NUMERICAL SIMULATION INVESTIGATION OF SEDIMENT COMPRESSION EFFECTS CAUSED BY DEPRESSURIZATION PRODUCTION OF NATURAL GAS HYDRATE

The sediment compression during the depressurization production of deep-sea gas hydrates can alter the physical and mechanical characteristics of the reservoir, which can have a significant impact on the production results of the reservoir. In order to reveal the evolution of the physical and mechanical characteristics of the reservoir around the production well under the sediment compression effects, in this paper, a theoretical model considering the sediment compression effects is established, and the evolution of physical and mechanical characteristics of reservoir around well and the production results during depressurization production under different initial intrinsic permeability, initial hydrate saturation and bottomhole pressure conditions is investigated by COMSOL numerical simulation.

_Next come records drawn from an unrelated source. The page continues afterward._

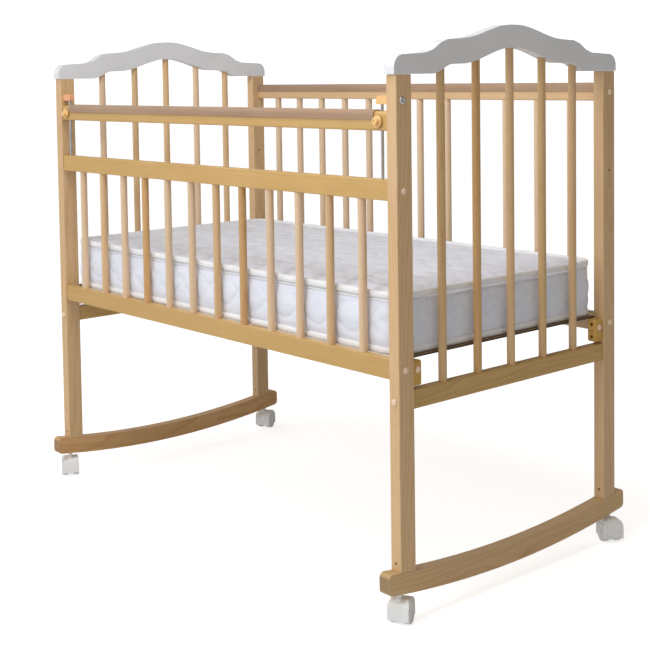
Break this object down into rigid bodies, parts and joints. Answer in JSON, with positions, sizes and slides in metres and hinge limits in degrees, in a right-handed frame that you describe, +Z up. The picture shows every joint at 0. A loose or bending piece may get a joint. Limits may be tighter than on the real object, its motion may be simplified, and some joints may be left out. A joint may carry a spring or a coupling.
{
  "type": "baby crib",
  "caption": "Rocking baby crib with barred sides, wavy painted end rails, a sliding drop rail on steel rods, slatted base, mattress and swivel casters.",
  "frame": {"origin": "centre of the bounding box at the floor under the casters", "axes": "+X along the crib's length, +Y towards the fixed rear side (the drop side faces -Y), +Z up"},
  "size_m": [1.3134, 0.7442, 1.1513],
  "materials": {
    "birch": "clear satin lacquer",
    "white_paint": "white semi-gloss paint",
    "vinyl_cap": "soft taupe vinyl",
    "amber_plastic": "amber moulded plastic",
    "ochre_plastic": "ochre moulded plastic",
    "steel_rod": "plated steel",
    "caster_white": "white moulded plastic",
    "caster_wheel": "white moulded wheel",
    "ticking": "quilted white ticking",
    "plywood": "plain plywood"
  },
  "bodies": {
    "frame": {"post_front_left": "birch", "post_front_right": "birch", "post_rear_left": "birch", "post_rear_right": "birch", "arch_rail_left": "white_paint", "arch_rail_right": "white_paint", "end_rail_left": "birch", "end_rail_right": "birch", "spindle_left_1": "birch", "spindle_left_2": "birch", "spindle_left_3": "birch", "spindle_left_4": "birch", "spindle_left_5": "birch", "spindle_right_1": "birch", "spindle_right_2": "birch", "spindle_right_3": "birch", "spindle_right_4": "birch", "spindle_right_5": "birch", "rocker_left": "birch", "rocker_right": "birch", "middle_rail_front": "birch", "bottom_rail_front": "birch", "bar_front_01": "birch", "bar_front_02": "birch", "bar_front_03": "birch", "bar_front_04": "birch", "bar_front_05": "birch", "bar_front_06": "birch", "bar_front_07": "birch", "bar_front_08": "birch", "bar_front_09": "birch", "bar_front_10": "birch", "bar_front_11": "birch", "bar_front_12": "birch", "guide_rod_left": "steel_rod", "guide_rod_right": "steel_rod", "rod_holder_left": "amber_plastic", "rod_holder_right": "amber_plastic", "grille_rear": "birch", "top_rail_rear": "birch", "cover_rear": "vinyl_cap", "bracket_front_left": "ochre_plastic", "bracket_front_right": "ochre_plastic", "bracket_rear_left": "ochre_plastic", "bracket_rear_right": "ochre_plastic", "slatted_base": "plywood"},
    "drop_side": {"drop_rail": "birch", "cover_front": "vinyl_cap"},
    "latch_left": {"latch_knob_left": "amber_plastic"},
    "latch_right": {"latch_knob_right": "amber_plastic"},
    "bedding": {"mattress": "ticking"},
    "caster_front_right": {"caster_hood_front_right": "caster_white"},
    "wheels_front_right": {"caster_wheels_front_right": "caster_wheel"},
    "caster_rear_right": {"caster_hood_rear_right": "caster_white"},
    "wheels_rear_right": {"caster_wheels_rear_right": "caster_wheel"},
    "caster_front_left": {"caster_hood_front_left": "caster_white"},
    "wheels_front_left": {"caster_wheels_front_left": "caster_wheel"},
    "caster_rear_left": {"caster_hood_rear_left": "caster_white"},
    "wheels_rear_left": {"caster_wheels_rear_left": "caster_wheel"}
  },
  "joints": [
    {"name": "drop_rail_slide", "type": "slide", "parent": "frame", "child": "drop_side", "axis": [0, 0, 1], "range_m": [-0.085, 0]},
    {"name": "latch_left_pull", "type": "slide", "parent": "drop_side", "child": "latch_left", "axis": [0, -1, 0], "range_m": [0, 0.005], "stiffness_N_per_m": 300},
    {"name": "latch_right_pull", "type": "slide", "parent": "drop_side", "child": "latch_right", "axis": [0, -1, 0], "range_m": [0, 0.005], "stiffness_N_per_m": 300},
    {"name": "mattress_lift_out", "type": "slide", "parent": "frame", "child": "bedding", "axis": [0, 0, 1], "range_m": [0, 0.6]},
    {"name": "swivel_front_right", "type": "hinge", "parent": "frame", "child": "caster_front_right", "pos_m": [0.6165, -0.332, 0.05], "axis": [0, 0, 1], "continuous": true},
    {"name": "roll_front_right", "type": "hinge", "parent": "caster_front_right", "child": "wheels_front_right", "pos_m": [0.61165, -0.32325, 0.0205], "axis": [-0.8746, -0.4848, 0], "continuous": true},
    {"name": "swivel_rear_right", "type": "hinge", "parent": "frame", "child": "caster_rear_right", "pos_m": [0.6165, 0.332, 0.05], "axis": [0, 0, 1], "continuous": true},
    {"name": "roll_rear_right", "type": "hinge", "parent": "caster_rear_right", "child": "wheels_rear_right", "pos_m": [0.62533, 0.32731, 0.0205], "axis": [0.4695, 0.8829, 0], "continuous": true},
    {"name": "swivel_front_left", "type": "hinge", "parent": "frame", "child": "caster_front_left", "pos_m": [-0.6165, -0.332, 0.05], "axis": [0, 0, 1], "continuous": true},
    {"name": "roll_front_left", "type": "hinge", "parent": "caster_front_left", "child": "wheels_front_left", "pos_m": [-0.62533, -0.32731, 0.0205], "axis": [-0.4695, -0.8829, 0], "continuous": true},
    {"name": "swivel_rear_left", "type": "hinge", "parent": "frame", "child": "caster_rear_left", "pos_m": [-0.6165, 0.332, 0.05], "axis": [0, 0, 1], "continuous": true},
    {"name": "roll_rear_left", "type": "hinge", "parent": "caster_rear_left", "child": "wheels_rear_left", "pos_m": [-0.6212, 0.34083, 0.0205], "axis": [-0.8829, -0.4695, 0], "continuous": true}
  ]
}
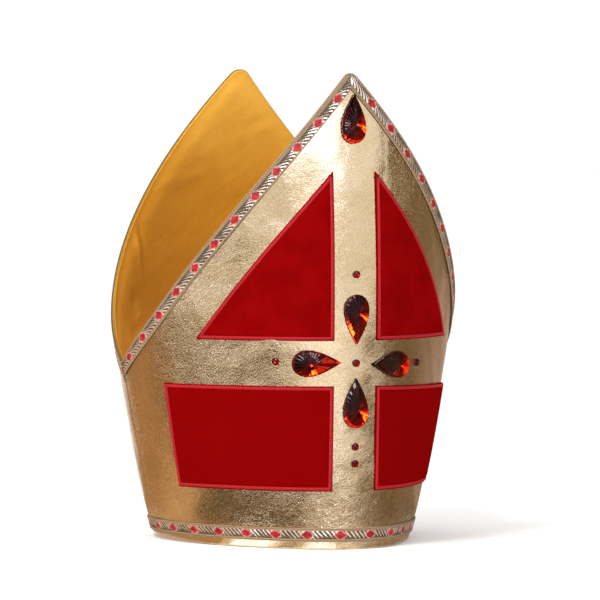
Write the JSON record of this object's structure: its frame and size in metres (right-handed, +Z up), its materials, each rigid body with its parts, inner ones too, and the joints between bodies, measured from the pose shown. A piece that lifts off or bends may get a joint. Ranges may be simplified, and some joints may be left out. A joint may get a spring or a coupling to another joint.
{
  "type": "bishop mitre",
  "caption": "Tall bishop's mitre: two pointed gold leatherette halves, satin lined, with red velvet panels leaving a gold cross, jacquard braid and cut red stones.",
  "frame": {"origin": "middle of the lower rim's plane, under the centre of the bounding box", "axes": "+Z up to the peaks, -Y to the front, where the stones are, +X to the right as seen from the front"},
  "size_m": [0.2366, 0.2262, 0.3214],
  "materials": {
    "gold_leatherette": "crinkled metallic gold",
    "ochre_satin": "satin",
    "red_velvet": "short pile",
    "jacquard_braid": "woven, with silver thread",
    "red_stone": "faceted, foil-backed"
  },
  "bodies": {
    "root": {"front_half": "gold_leatherette", "back_half": "gold_leatherette", "front_lining": "ochre_satin", "back_lining": "ochre_satin", "front_velvet_upper_left": "red_velvet", "front_velvet_upper_right": "red_velvet", "front_velvet_lower_left": "red_velvet", "front_velvet_lower_right": "red_velvet", "back_velvet_upper_left": "red_velvet", "back_velvet_upper_right": "red_velvet", "back_velvet_lower_left": "red_velvet", "back_velvet_lower_right": "red_velvet", "front_peak_braid": "jacquard_braid", "front_base_braid": "jacquard_braid", "back_peak_braid": "jacquard_braid", "back_base_braid": "jacquard_braid", "pear_stone_tip": "red_stone", "pear_stone_top": "red_stone", "pear_stone_left": "red_stone", "pear_stone_right": "red_stone", "pear_stone_bottom": "red_stone", "round_stone_upper": "red_stone", "round_stone_left": "red_stone", "round_stone_centre": "red_stone", "round_stone_right": "red_stone", "round_stone_lower": "red_stone", "round_stone_lowest": "red_stone"}
  },
  "joints": []
}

The results show that the permeability in the hydrate decomposition area increases and then decreases with increasing distance from the well due to the influence of sediment compression. The rates of gas and water production rise immediately from zero to a peak and then decline rapidly, and are lower when sediment compression is compression is considered than when it is not. In the area of complete hydrate decomposition, the magnitude of permeability is negatively correlated with the effective stress and in the undecomposed area the magnitude of permeability is negatively correlated with the hydrate saturation. The lower the bottomhole pressure, the higher the effective stress and the more significant the decrease in permeability around the production well. There is an inflection point for the effect of initial hydrate saturation on gas and water production, and the inflection point for saturation is between 0.25 and 0.35. High hydrate saturation does not mean good reservoir recovery, because the rate of gas production is also related to the permeability of the reservoir. Reservoirs with high hydrate saturation have lower permeability and lower gas production rate, while high initial intrinsic permeability of the reservoir significantly contributes to the production results, but the larger reservoir deformation increases the instability of the reservoir.